Outre ses responsabilités aux Conseils exécutif et législatif, James Baby occupe plusieurs autres postes locaux, notamment celui de juge de la Cour des successions, juge de paix et commissaire de district pour l’acquisition de chanvre marchand. Au cours de la guerre de 1812, il est en service actif en tant que lieutenant de comté et colonel de milice.

En 1815, à titre de récompense pour ses années au service du gouvernement, James Baby est nommé inspecteur général des comptes publics pour le Haut-Canada. Il s’installe alors à York (Toronto) où, dans les années qui suivent, il compte parmi ses amis des membres du « Pacte de famille » comme John Strachan, Thomas Clark ou encore John Beverley Robinson.
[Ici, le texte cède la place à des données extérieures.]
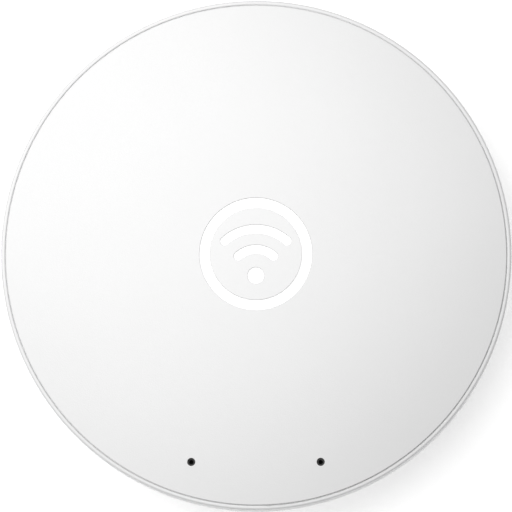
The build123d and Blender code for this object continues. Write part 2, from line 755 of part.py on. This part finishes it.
# ---------------------------------------------------------------- write the pieces
pieces = {
    "front_cover": front_cover,
    "base_shell": base_shell,
    "foot_ring": foot_ring,
    "light_guide": light_guide,
    "emblem_plate": emblem_plate,
    "light_well": light_well,
    "status_leds": status_leds,
    "main_board": main_board,
    "processor_chip": processor_chip,
    "processor_pad": processor_pad,
    "processor_shield": processor_shield,
    "memory_chips": memory_chips,
    "spreader_pad": spreader_pad,
    "heat_spreader": heat_spreader,
    "flash_chip": flash_chip,
    "power_chip": power_chip,
    "power_inductors": power_inductors,
    "crystals": crystals,
    "port_guards": port_guards,
    "passives": passives,
    "radio_board": radio_board,
    "radio_shield": radio_shield,
    "coax_sockets": coax_sockets,
    "coax_plugs": coax_plugs,
    "antenna_cable_left": antenna_cable_left,
    "antenna_cable_right": antenna_cable_right,
    "antenna_left": antenna_left,
    "antenna_right": antenna_right,
    "video_socket_shell": video_shell,
    "video_socket_core": video_core,
    "video_socket_contacts": video_contacts,
    "power_socket_shell": power_shell,
    "power_socket_core": power_core,
    "power_socket_contacts": power_contacts,
    "mic_board": mic_board,
    "microphones": microphones,
    "mic_meshes": mic_meshes,
    "mic_boots": mic_boots,
    "mic_ribbon": mic_ribbon,
    "ribbon_connector": ribbon_connector,
    "reset_button": reset_button,
    "switch_plunger": switch_plunger,
    "switch_body": switch_body,
    "housing_screws": housing_screws,
    "board_screws": board_screws,
}

os.makedirs("parts", exist_ok=True)
for name, piece in pieces.items():
    piece.part.label = name
    export_step(piece.part, f"parts/{name}.step")
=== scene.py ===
import json
from math import cos, pi, radians, sin

import bpy
from mathutils import Matrix, Vector

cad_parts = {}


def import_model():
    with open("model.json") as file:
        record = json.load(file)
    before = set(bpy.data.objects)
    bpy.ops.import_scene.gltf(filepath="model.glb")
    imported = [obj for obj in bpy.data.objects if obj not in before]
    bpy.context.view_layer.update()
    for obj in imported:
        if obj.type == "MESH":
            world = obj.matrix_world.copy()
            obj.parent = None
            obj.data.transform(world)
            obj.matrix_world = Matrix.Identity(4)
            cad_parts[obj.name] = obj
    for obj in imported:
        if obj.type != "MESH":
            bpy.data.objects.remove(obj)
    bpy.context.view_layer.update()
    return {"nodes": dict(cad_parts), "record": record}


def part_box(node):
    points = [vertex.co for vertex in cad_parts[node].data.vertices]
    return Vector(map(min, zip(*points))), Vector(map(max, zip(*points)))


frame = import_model()

# ------------------------------------------------------------------ driving values, in metres
MM = 0.001
rim_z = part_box("base_shell")[1].z  # height of the rim round the face

# Camera: straight over the face but for a small tilt, far away, with a long lens
view_distance = 1.4
view_width = 0.0782  # what the picture spans at the rim's height
view_tilt, view_lean = 4.2, 1.0  # degrees towards -Y and towards +X
aim_x, aim_y = 0.0, -0.2 * MM

# Table and studio light
table_half, table_z = 1.5, -0.02 * MM  # just under the foot, which stands on z = 0
table_glow = 0.44
world_strength = 0.2

# Surface detail
rib_pitch, rib_depth = 0.7 * MM, 0.05 * MM  # on the rubber foot
wave_cycle = 2 * pi / 20  # Blender's ring texture repeats this far apart at scale 1
noise_low, noise_high = 0.3, 0.7  # most of a noise texture's values lie between these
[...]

Figure politique mineure, James Baby reste le symbole du Canadien français loyal, remplissant ses fonctions assidûment et consciencieusement. Au fil des années, il reçoit d’autres titres, notamment en 1822 celui d’arbitre du Haut-Canada sur les litiges douaniers avec le Bas-Canada. James Baby était un fervent catholique : il a agi plusieurs fois en tant que médiateur de l’évêque Alexander Macdonell auprès de l’administration de Maitland et a été le fer de lance du mouvement de construction de l’église Saint-Paul, première église catholique de York.

James Baby meurt à York le 19 février 1833, devenu le plus vieux conseiller législatif et exécutif de la province. John Strachan écrit en hommage à son ami :

    « C’est la mort dans l’âme que nous annonçons au public la perte du membre si estimé et si respecté de cette société que fut l’honorable James Baby. Il était un Chrétien sans malice, affable et poli, courtois de conversation, digne de comportement, chaleureux dans ses affections, régulier dans ses amitiés et inébranlable dans ses principes. L’objet ultime de sa vie était l’utilité et la source de toutes ses actions était religieuse. Un vide immense a été laissé autour de nous et l’un de nos aînés les plus estimables s’en est allé rejoindre ses pères. »

La Fiducie du patrimoine ontarien achète la maison Duff-Baby en 1979. Elle a depuis été restaurée.